Hayes: Stevie Wonder, Dave Chappelle, lots of rich and not so rich musicians all over the place.
Kenney: Yeah, what'd you do for Stevie?
Hayes: I restored four different Höhner Clavinets. Three of them were the D6s that he used on stage and one was a Höhner Clavinet C, which is an earlier model that a friend had bought for him and wanted me to restore. My good friend Joe Trichler was able to show me exactly which components to swap out and how to deal with that particular instrument. With anything more complicated, Joe or his dad, Tony, would do the complex electronic work on it.
Kenney: Any musician, I always ask, what was their musical inspiration? Did you come from a musical family?
Hayes: No.
Kenney: Cut and dry.
Hayes: What got me really, I started taking piano lessons when I was five and then I saw The Beatles on the Ed Sullivan Show and said, well, you know, I need to do that.
Kenney: Oh, wow. Yeah, that's great. That kicked off a whole generation of musicians.
Hayes: I think it did. I think I've heard a lot of people mention that but yeah, the Beatles were quite inspirational
Kenney: doing anything else with music.
Hayes: Uh, not today.
Kenney: You're a busy man.
Hayes: I am a busy man. I am actually I have one more Fender Rhodes electric piano to restore. This one belongs to me. I've pretty much retired that business. As a matter of fact today is the day we gave up our vendors license so Electronic Edge is no longer going to be doing that. So I'm getting close to retirement and I don't want to carry 150 pound pianos in and out of my shop anymore. I've had a great time doing it, but it's time for me to be a gentleman of leisure.
Kenney: I mentioned that you're a very busy man. One of the reasons you've been so busy lately is with this WYSO move to the new building.
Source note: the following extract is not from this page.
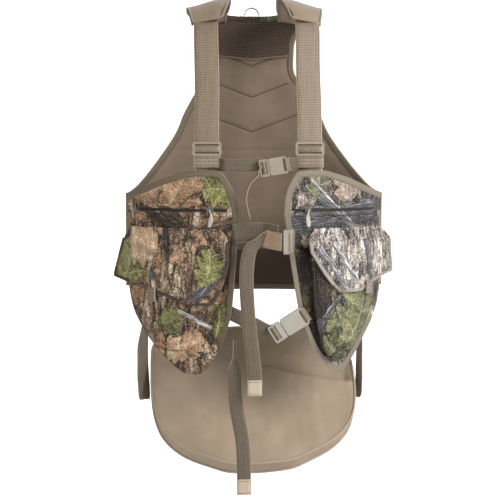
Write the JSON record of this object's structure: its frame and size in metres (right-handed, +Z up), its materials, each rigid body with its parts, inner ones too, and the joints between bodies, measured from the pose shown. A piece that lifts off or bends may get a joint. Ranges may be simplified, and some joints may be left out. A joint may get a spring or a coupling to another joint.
{
  "type": "hunting strap vest with seat",
  "caption": "Camouflage strap vest for hunting, with front cargo pockets, buckled chest and waist webbing and a padded drop-down seat hung below the back.",
  "frame": {"origin": "inside top of the hang loop at the nape, on the centre line", "axes": "+X towards the wearer's left (camera right), +Y towards the back, +Z up, as the vest hangs"},
  "size_m": [0.558, 0.3736, 0.9774],
  "materials": {
    "back_lining": "tan coated nylon, fine plain weave",
    "back_foam": "closed-cell foam",
    "back_shell": "printed woodland-pattern polyester, matt woven",
    "mesh_panel": "dark brown spacer mesh",
    "game_bag": "printed woodland-pattern polyester, matt woven",
    "collar_band": "printed woodland-pattern polyester, matt woven",
    "hang_loop": "tan ribbed webbing",
    "armhole_binding_left": "tan grosgrain binding tape",
    "armhole_binding_right": "tan grosgrain binding tape",
    "hem_binding": "tan grosgrain binding tape",
    "shoulder_pad_left": "tan coated nylon, fine plain weave",
    "shoulder_pad_right": "tan coated nylon, fine plain weave",
    "shoulder_yoke_left": "printed woodland-pattern polyester, matt woven",
    "shoulder_yoke_right": "printed woodland-pattern polyester, matt woven",
    "shoulder_strap_left": "tan ribbed webbing",
    "shoulder_strap_right": "tan ribbed webbing",
    "strap_tab_left": "tan ribbed webbing",
    "strap_tab_right": "tan ribbed webbing",
    "strap_adjuster_left": "tan moulded acetal, satin",
    "strap_adjuster_right": "tan moulded acetal, satin",
    "front_panel_left": "printed woodland-pattern polyester, matt woven",
    "front_panel_right": "printed woodland-pattern polyester, matt woven",
    "front_binding_left": "tan grosgrain binding tape",
    "front_binding_right": "tan grosgrain binding tape",
    "zip_track_left": "dark zip tape with moulded coil",
    "zip_track_right": "dark zip tape with moulded coil",
    "zip_slider_left": "grey enamelled snap and slider",
    "zip_slider_right": "grey enamelled snap and slider",
    "zip_cord_left": "cream cord with moulded end",
    "zip_cord_right": "cream cord with moulded end",
    "cargo_pocket_left": "printed woodland-pattern polyester, matt woven",
    "cargo_pocket_right": "printed woodland-pattern polyester, matt woven",
    "flap_left": "printed woodland-pattern polyester, matt woven",
    "flap_right": "printed woodland-pattern polyester, matt woven",
    "pull_tab_left": "tan ribbed webbing",
    "pull_tab_right": "tan ribbed webbing",
    "snap_cap_left": "grey enamelled snap and slider",
    "snap_cap_right": "grey enamelled snap and slider",
    "snap_studs": "grey enamelled snap and slider",
    "sternum_strap": "tan ribbed webbing",
    "sternum_tail": "tan ribbed webbing",
    "sternum_plug": "tan moulded acetal, satin",
    "sternum_socket": "tan moulded acetal, satin",
    "sternum_anchor": "tan ribbed webbing",
    "upper_waist_strap": "tan ribbed webbing",
    "upper_waist_tail": "tan ribbed webbing",
    "upper_waist_plug": "tan moulded acetal, satin",
    "upper_waist_socket": "tan moulded acetal, satin",
    "lower_waist_strap": "tan ribbed webbing",
    "lower_waist_tail": "tan ribbed webbing",
    "lower_waist_plug": "tan moulded acetal, satin",
    "lower_waist_socket": "tan moulded acetal, satin",
    "seat_cover": "tan coated nylon, fine plain weave",
    "seat_boxing": "tan coated nylon, fine plain weave",
    "seat_foam": "closed-cell foam",
    "seat_base": "tan coated nylon, fine plain weave",
    "seat_hanger_left": "tan ribbed webbing",
    "seat_hanger_right": "tan ribbed webbing"
  },
  "bodies": {
    "root": {"back_lining": "back_lining", "back_foam": "back_foam", "back_shell": "back_shell", "mesh_panel": "mesh_panel", "game_bag": "game_bag", "collar_band": "collar_band", "hang_loop": "hang_loop", "armhole_binding_left": "armhole_binding_left", "armhole_binding_right": "armhole_binding_right", "hem_binding": "hem_binding", "shoulder_pad_left": "shoulder_pad_left", "shoulder_pad_right": "shoulder_pad_right", "shoulder_yoke_left": "shoulder_yoke_left", "shoulder_yoke_right": "shoulder_yoke_right", "shoulder_strap_left": "shoulder_strap_left", "shoulder_strap_right": "shoulder_strap_right", "strap_tab_left": "strap_tab_left", "strap_tab_right": "strap_tab_right", "front_panel_left": "front_panel_left", "front_panel_right": "front_panel_right", "front_binding_left": "front_binding_left", "front_binding_right": "front_binding_right", "zip_track_left": "zip_track_left", "zip_track_right": "zip_track_right", "cargo_pocket_left": "cargo_pocket_left", "cargo_pocket_right": "cargo_pocket_right", "snap_studs": "snap_studs", "sternum_strap": "sternum_strap", "sternum_socket": "sternum_socket", "sternum_anchor": "sternum_anchor", "upper_waist_strap": "upper_waist_strap", "upper_waist_socket": "upper_waist_socket", "lower_waist_strap": "lower_waist_strap", "lower_waist_socket": "lower_waist_socket"},
    "seat_hangers": {"seat_hanger_left": "seat_hanger_left", "seat_hanger_right": "seat_hanger_right"},
    "seat": {"seat_cover": "seat_cover", "seat_boxing": "seat_boxing", "seat_foam": "seat_foam", "seat_base": "seat_base"},
    "left_flap": {"flap_left": "flap_left", "snap_cap_left": "snap_cap_left", "pull_tab_left": "pull_tab_left"},
    "right_flap": {"flap_right": "flap_right", "snap_cap_right": "snap_cap_right", "pull_tab_right": "pull_tab_right"},
    "left_slider": {"zip_slider_left": "zip_slider_left"},
    "right_slider": {"zip_slider_right": "zip_slider_right"},
    "left_cord": {"zip_cord_left": "zip_cord_left"},
    "right_cord": {"zip_cord_right": "zip_cord_right"},
    "left_adjuster": {"strap_adjuster_left": "strap_adjuster_left"},
    "right_adjuster": {"strap_adjuster_right": "strap_adjuster_right"},
    "chest_plug": {"sternum_plug": "sternum_plug"},
    "chest_tail": {"sternum_tail": "sternum_tail"},
    "upper_plug": {"upper_waist_plug": "upper_waist_plug"},
    "upper_tail": {"upper_waist_tail": "upper_waist_tail"},
    "lower_plug": {"lower_waist_plug": "lower_waist_plug"},
    "lower_tail": {"lower_waist_tail": "lower_waist_tail"}
  },
  "joints": [
    {"name": "seat_swing", "type": "hinge", "parent": "root", "child": "seat_hangers", "pos_m": [0, -0.073, -0.622], "axis": [1, 0, 0], "range_deg": [-4, 50], "stiffness_Nm_per_rad": 2},
    {"name": "seat_tilt", "type": "hinge", "parent": "seat_hangers", "child": "seat", "pos_m": [0, -0.083, -0.798], "axis": [1, 0, 0], "range_deg": [-40, 80], "stiffness_Nm_per_rad": 6},
    {"name": "left_flap_lift", "type": "hinge", "parent": "root", "child": "left_flap", "pos_m": [-0.18831, -0.25893, -0.47], "axis": [-0.8192, 0.5736, 0], "range_deg": [0, 150]},
    {"name": "right_flap_lift", "type": "hinge", "parent": "root", "child": "right_flap", "pos_m": [0.19297, -0.2556, -0.47], "axis": [-0.809, -0.5878, 0], "range_deg": [0, 150]},
    {"name": "left_zip_travel", "type": "hinge", "parent": "root", "child": "left_slider", "pos_m": [0, 0.01, -0.418], "axis": [0, 0, 1], "range_deg": [-32, 3]},
    {"name": "right_zip_travel", "type": "hinge", "parent": "root", "child": "right_slider", "pos_m": [0, 0.01, -0.418], "axis": [0, 0, 1], "range_deg": [-3, 32]},
    {"name": "left_cord_swing", "type": "hinge", "parent": "left_slider", "child": "left_cord", "pos_m": [-0.09607, -0.28221, -0.417], "axis": [-0.95, 0.3123, 0], "range_deg": [0, 60]},
    {"name": "right_cord_swing", "type": "hinge", "parent": "right_slider", "child": "right_cord", "pos_m": [0.09607, -0.28221, -0.417], "axis": [-0.95, -0.3123, 0], "range_deg": [0, 60]},
    {"name": "left_strap_adjust", "type": "slide", "parent": "root", "child": "left_adjuster", "axis": [0, 0.2079, 0.9781], "range_m": [0, 0.06]},
    {"name": "right_strap_adjust", "type": "slide", "parent": "root", "child": "right_adjuster", "axis": [0, 0.2079, 0.9781], "range_m": [0, 0.06]},
    {"name": "chest_release", "type": "slide", "parent": "root", "child": "chest_plug", "axis": [-0.9877, 0, -0.1564], "range_m": [0, 0.026], "stiffness_N_per_m": 40},
    {"name": "upper_waist_release", "type": "slide", "parent": "root", "child": "upper_plug", "axis": [-0.2588, -0.9659, 0], "range_m": [0, 0.028], "stiffness_N_per_m": 40},
    {"name": "lower_waist_release", "type": "slide", "parent": "root", "child": "lower_plug", "axis": [-0.848, 0, -0.5299], "range_m": [0, 0.036], "stiffness_N_per_m": 40},
    {"name": "chest_tail_swing", "type": "hinge", "parent": "chest_plug", "child": "chest_tail", "pos_m": [-0.004, -0.2985, -0.352], "axis": [0, 1, 0], "range_deg": [-30, 6]},
    {"name": "upper_tail_swing", "type": "hinge", "parent": "upper_plug", "child": "upper_tail", "pos_m": [-0.007, -0.323, -0.488], "axis": [-1, 0, 0], "range_deg": [0, 40]},
    {"name": "lower_tail_swing", "type": "hinge", "parent": "root", "child": "lower_tail", "pos_m": [-0.048, -0.299, -0.662], "axis": [-1, 0, 0], "range_deg": [0, 38]}
  ]
}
A lot of that fell onto your shoulders.
Hayes: A lot of it, and that's okay, that's what I do, and I like my work here and I like the people I work with. And yeah, but there's been a lot of emptying out the old Kettering building, moving stuff from there to here, getting everything working, and a lot of grunt work like buying janitorial supplies and finding people to do certain things and haul stuff away.
Kenney: Still emptying out the Kettering building. We are indeed, yes. We are, indeed.
Hayes: Yes, hopefully that's almost done.
Kenney: What do you think about the new digs here?
Hayes: Love it. There's, of course, with any new situation, there's new things to learn and there's new bugs to work out, but it's awesome.
Kenney: You live here in Yellow Springs?
Hayes: Yeah.
Kenney: Born and raised where?
Hayes: Born in Middletown, raised in Germantown.
Kenney: How do you like Yellow Springs?
Hayes: I've been here right around 40 years and I like it a lot. We have a really beautiful place that we live and there's cows across the street. There's cows on the other side of our house. So we're surrounded by cows on two sides. And so we're kind of out in the country and it's beautiful.
Kenney: Just you and your wife there.
Hayes: Yes, kids are grown.
Kenney: Are they spread near and far?
Hayes: Allison's out on the side of a mountain in Northern California raising goats, llamas, chickens, and who knows what else. Growing all sorts of stuff. Zoe lives here. She lives in Springfield and she works at Electric Shield here in Yellow Springs
Kenney: Great, what else should we know about Peter Hayes?
Hayes: Uh, I'm incredibly handsome and humble. No, there's not a whole lot more to know about me.
Kenney: You mentioned that you're aiming for some leisure time down the road. What do you plan to do with that leisure time?
Hayes: Read all the books that I had never read when I was a kid instead of reading the classic I was reading a mad magazine and rolling stone Yeah, I also plan on practicing piano and I've already started to set up a studio to where I can start recording multi-track from my various instruments and so I'll keep myself busy
Kenney: Yeah, that sounds like an awesome way to spend your time.
Hayes: I'm looking forward to it, but I'm gonna be here at WYSO at least a couple, two, three more years.